La marchandisation : un choix de société au plus haut niveau de l’Etat.

Depuis 2002, l’Etat, progressivement, se désengage d’un certain nombre de champs qui relèvent de missions de services publics en les déléguant à moindre frais aux associations dans une logique de plus en plus marquée par la concurrence et avec l’aspect comptable comme critère essentiel. C’est le « principe de subsidiarité », dans sa plus mauvaise acception qui guide la démarche : principe qui ne laisserait à l’Etat que les fonctions strictement régaliennes comme la monnaie, l’armée, la police … De ce fait l’Etat a besoin des associations pour remplir les services qu’il ne veut plus prendre en charge. C’est dans cette perspective que le président de la république, en août 2008, vantait les mérites et soulignait la nécessité des associations.
L’état se contente donc de faire fonctionner le marché mais de ce fait accroît son autoritarisme en définissant les objectifs à atteindre ainsi que les façons de faire et en développant le culte du résultat. En développant l’économie de marché et en ne pilotant que par le résultat sur des critères uniquement quantifiables, l’Etat transforme les populations et leurs associations en consommateurs.

Les marchés publics, outils de cette politique :
Cette externalisation s’est notamment traduite par le recours de plus en plus fréquent aux marchés publics au détriment de la subvention.
La subvention est une contribution financière versée par une collectivité publique à une association pour qu’elle puisse mettre en œuvre son projet. La contrepartie, c’est la réalisation de l’action reconnue comme réponse pertinente à un besoin. L’initiative et les modalités d’action appartiennent à l’association et aux populations qu’elle rejoints. Elle rend compte de l’utilisation de la subvention sur le plan comptable mais aussi sur le plan qualitatif de la réalisation de son projet. C’est avec le système de subvention que les citoyens, au travers de leurs associations, peuvent imaginer et mettre en œuvre des dispositifs, des actions qui correspondent à leurs spécificités. Avec la subvention, les pouvoirs publics assument une de leurs responsabilités : donner les moyens aux populations de vivre la démocratie.
A l’inverse, lorsque la collectivité est à l’initiative du projet, elle doit passer par la commande publique en imposant un cahier des charges donc les modes opératoires et en mettant en concurrence des opérateurs potentiels. C’est l’appel d’offre. Celui qui sera retenue sera le « moins-disant » c’est-à-dire celui qui s’engagera au moindre coût à réaliser la commande conformément au cahier des charges.

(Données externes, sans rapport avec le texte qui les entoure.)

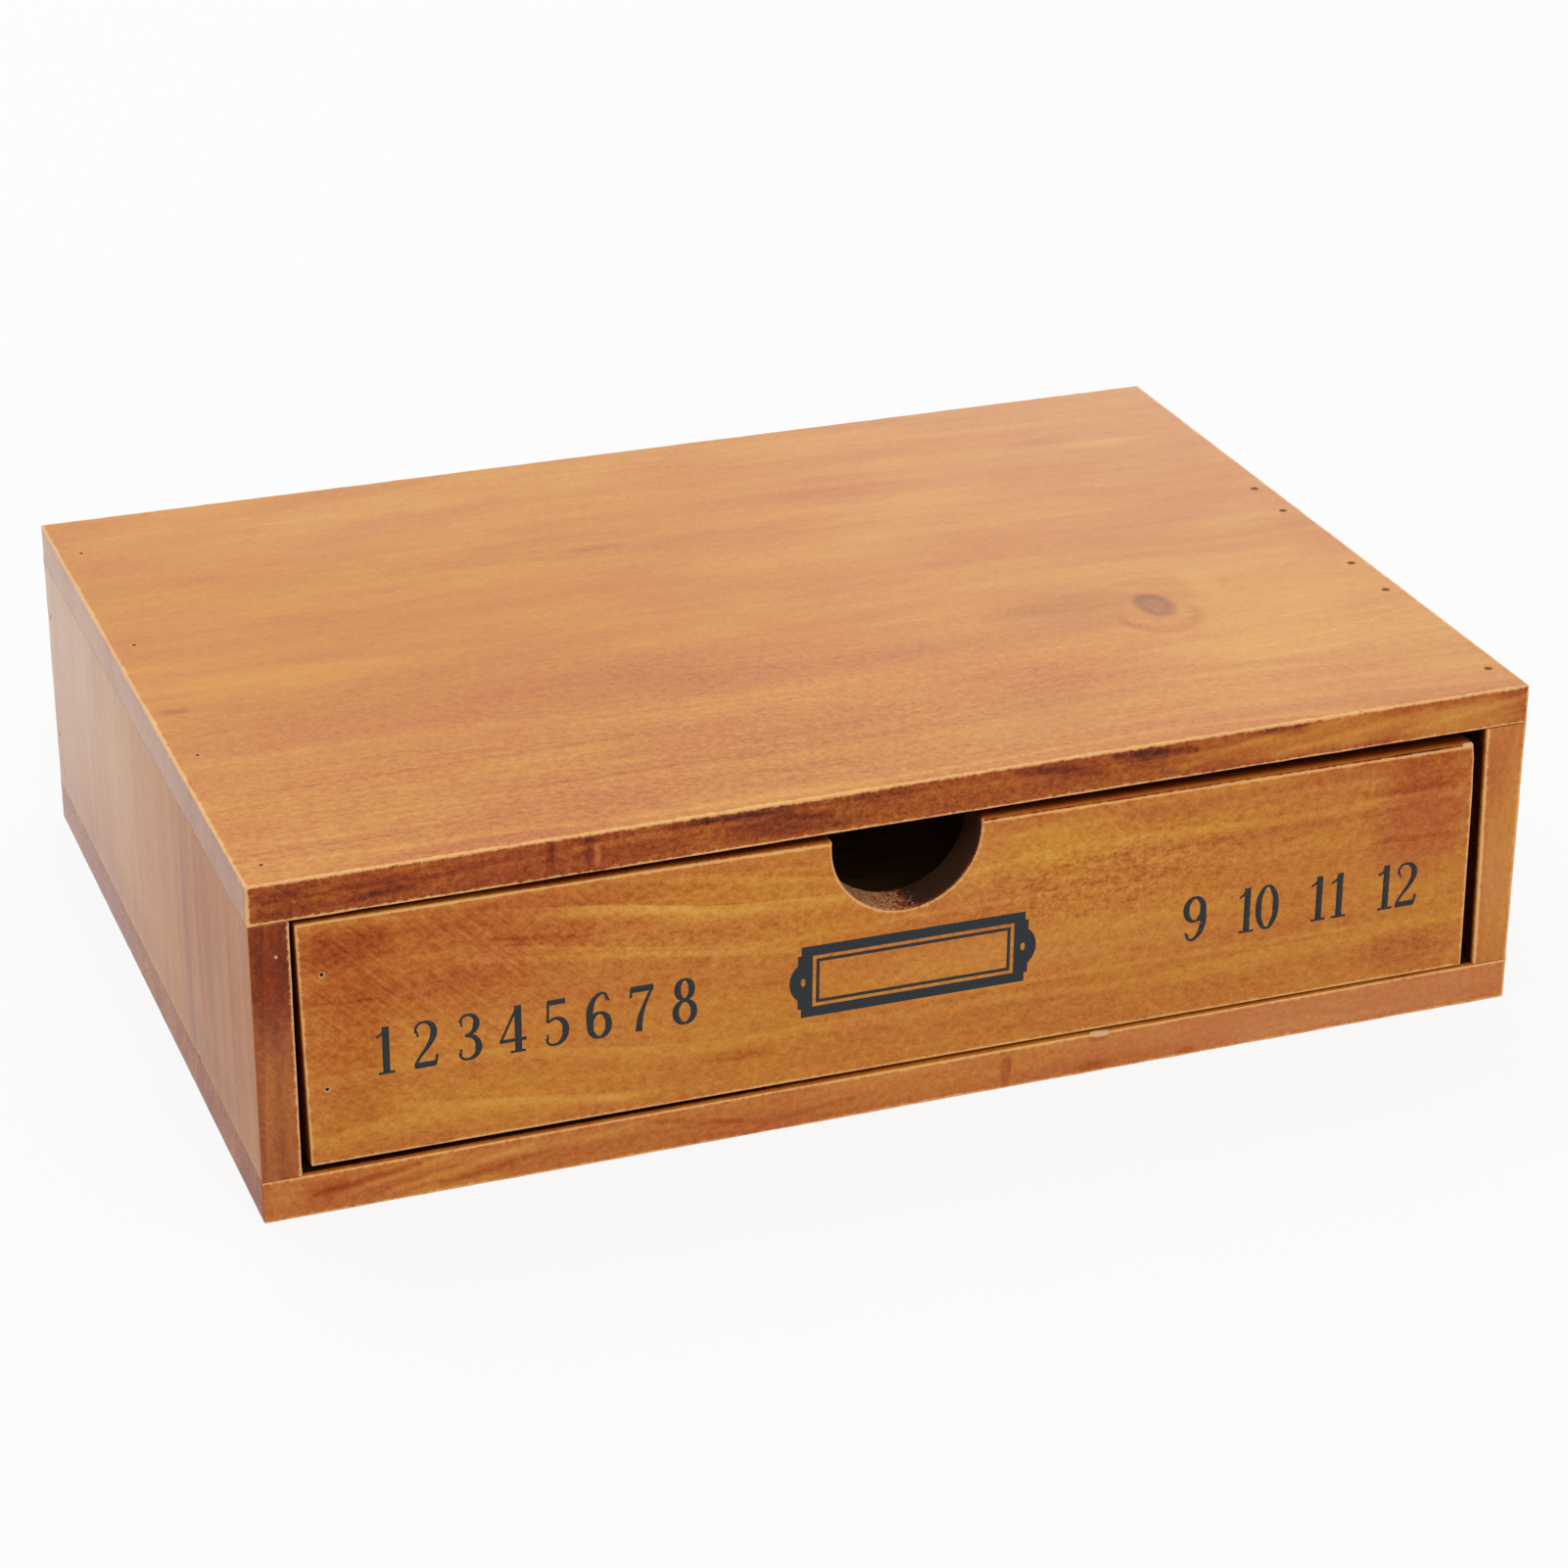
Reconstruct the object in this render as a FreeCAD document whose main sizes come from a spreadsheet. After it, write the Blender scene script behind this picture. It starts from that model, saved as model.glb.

Le recours aux marchés publics transforme les partenaires en prestataires
Transformées en sous-traitantes, les associations passent avec ce dispositif d’appel d’offre du statut de partenaires à celui de simples prestataires des pouvoirs publics. Elles sont contraintes de renoncer à leur projet associatif et à leur liberté́ d’action et d’innovation. Evaluées sur des critères exclusivement quantitatifs ou administratifs, elles doivent renoncer à pouvoir choisir leurs modalités de travail pourtant au cœur de l’action associative.

Plus question pour elles d’une approche globale et de la prise en compte de la durée souvent nécessaires à la résolution de situations individuelles ou collectives complexes. Plus question d’adapter les propositions aux évolutions des réalités sociales. Plus question d’innover en fonction des besoins repérés. Seule compte désormais la rentabilité́ mesurée à l’aune de l’équation "coûts engagés / résultats quantitatifs obtenus".
Enfin, l’appel d’offre ne peut, à terme, qu’entraîner la mise sous tutelle des associations. Alors qu’elles sont dans une relation de dépendance totale devant le « financeur donneur d’ordres » comment pourraient-elles en effet exercer leur fonction d’expression citoyenne et critique à son égard ? De force de propositions et potentiel contre-pouvoir dans une société démocratique, l’association, par l’appel d’offre, est contrainte de s’institutionnaliser peu à peu, de se transformer en pur exécutant.

Avec l’appel d’offre, le financeur paie pour la réalisation d’une action dont il veut contrôler à l’euro près que son financement a bien été affecté à la seule réalisation de l’action ce qui exclut globalement la prise en compte des frais de fonctionnement sans lesquels pourtant le projet associatif ne peut vivre.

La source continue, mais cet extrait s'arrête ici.